When the going gets tough the GAFCON get whinging: it’s impossible to overstate the importance of passive-aggressive complaining in the Conservative Bible-believers’ arsenal. The most impressive example of this technique that I’ve ever seen occurs in a delightful “Dear friends in Christ” email sent by the former Reverend Kevin “007” Bond Allen of St. Brendan’s Psuedo-Anglican Church in Bellingham, Washington.
I say “former” because a little while back this gallant ex-Clerk in Holy Orders decided that the Church’s acceptance of certain people in love with another person (as opposed to being love with a house plant, or garden implement?) meant God wanted him to abandon his vocation to join up with a group of local independent non-conformists, whose main distinguishing features are an apparent determination to hide the fact that they’re not actually part of the Anglican Communion, and a novel arrangement which sees them sharing premises with the local Seventh-day Adventist church – who doubtless comprise an equally orthodox Anglican congregation.

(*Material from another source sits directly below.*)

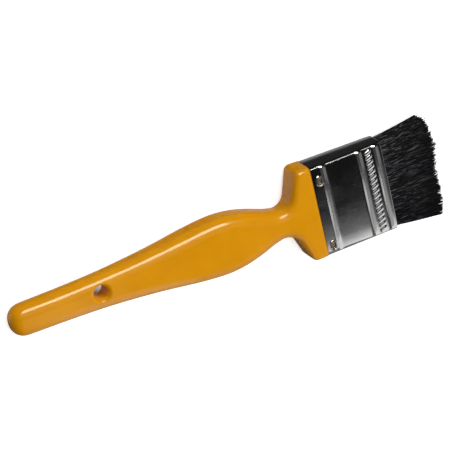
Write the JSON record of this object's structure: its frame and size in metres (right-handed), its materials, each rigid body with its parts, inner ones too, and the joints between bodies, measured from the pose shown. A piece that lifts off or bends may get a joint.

In response to such perfectly reasonable behavior his Bishop Episcopal, the Rt. Rev. Gregory Rickel, took the astonishing step of deposing our bold hero, a move Kevin 007 modestly describes as a decision “to forgo the high road to instead follow the national Episcopal Church party line.”
Yet despite Bishop Rickel outrageously choosing to follow the procedures, protocols and obligations of the Church he has sworn to serve, instead of taking the “high road” by ignoring these incidentals and recognizing a unique calling to unilaterally determine Episcopal doctrine and policy, Agent 007 graciously writes that he bears no animosity. Doubtless made easier by knowing that “my ordination and clergy credentialing are still valid in most of the Anglican Communion” - “most” that is, as long as you define “most” as being 6 out of 38 provinces (5 of which are on the same continent) and a handful of renegade Bishops. And possibly little Peter Jensen, who heads a category all his own called something like “Cromwell’s Taliban” (wonder when he’ll be inviting Layman Schofield down-under to preside at the cathedral?).
Concluding, he explains his relationship to the Episcopal Church is now “an ecumenical one”, despite his having already claimed to be mostly still ordained as an Anglican Priest. That's reassuring, since we all know how strongly Gafconeers are committed to ecumenicalism.
I’m Father Christian and I teach the Bible.
PS. Anyone who’d like to see the entire letter should just send me an email and I’ll be happy to forward a copy with formatting, headers, and recipients, removed to protect my dear sources. It's really worth seeing...
3 comments :
Fr. Christian,
Here may be a portion of the answer:
Thunder Road
sung by Robert Mitchum
Now let me tell the story, I can tell it all
About the mountain boy who ran illegal alcohol
His daddy made the whiskey, son, he drove the load
When his engine roared,
They called the highway thunder road.
Sometimes into ashville, sometimes memphis town
The revenoors chased him but they couldn't run him
Down
Each time they thought they had him,
His engine would explode
He'd go by like they were standin' still on thunder
Road.
[Chorus]
And there was thunder, thunder over thunder road
Thunder was his engine, and white lightning was his
Load
There was moonshine, moonshine to quench the devil's thirst
The law they swore they'd get him, but the devil got
Him first.
On the first of april, nineteen fifty-four
A federal man sent word he'd better make his run no
More
He said two hundred agents were coverin' the state
Whichever road he tried to take, they'd get him sure as
Fate.
Son, his daddy told him, make this run your last
Your tank is filled with hundred-proof,
You're all tuned up and gassed
Now, don't take any chances, if you can't get through
I'd rather have you back again than all that mountain
Dew
[Chorus]
Roarin' out of harlan, revving' up his mill
He shot the gap at cumberland,
And screamed by maynordsville
With g-men on his taillights, roadblocks up ahead
The mountain boy took roads that even angels feared
To tread.
Blazing' right through knoxville, out on kingston pike
Then right outside of Beardon, there they made the fatal
Strike
He left the road at ninety, that's all there is to say
The devil got the moonshine and the mountain boy
That day
I looked at their long, "We Believe" list.
They should add the following:
"Luckily, we don't believe in keeping the original Sabbath or some of the other clap-trap from the Old Testament that the Seventh Day Adventists believe and so we can happily use their buldings on Sundays...Hooray!"
"Oh, and No Poofters"
http://au.youtube.com/watch?v=_f_p0CgPeyA
I am so glad that this e-mail got put to good use.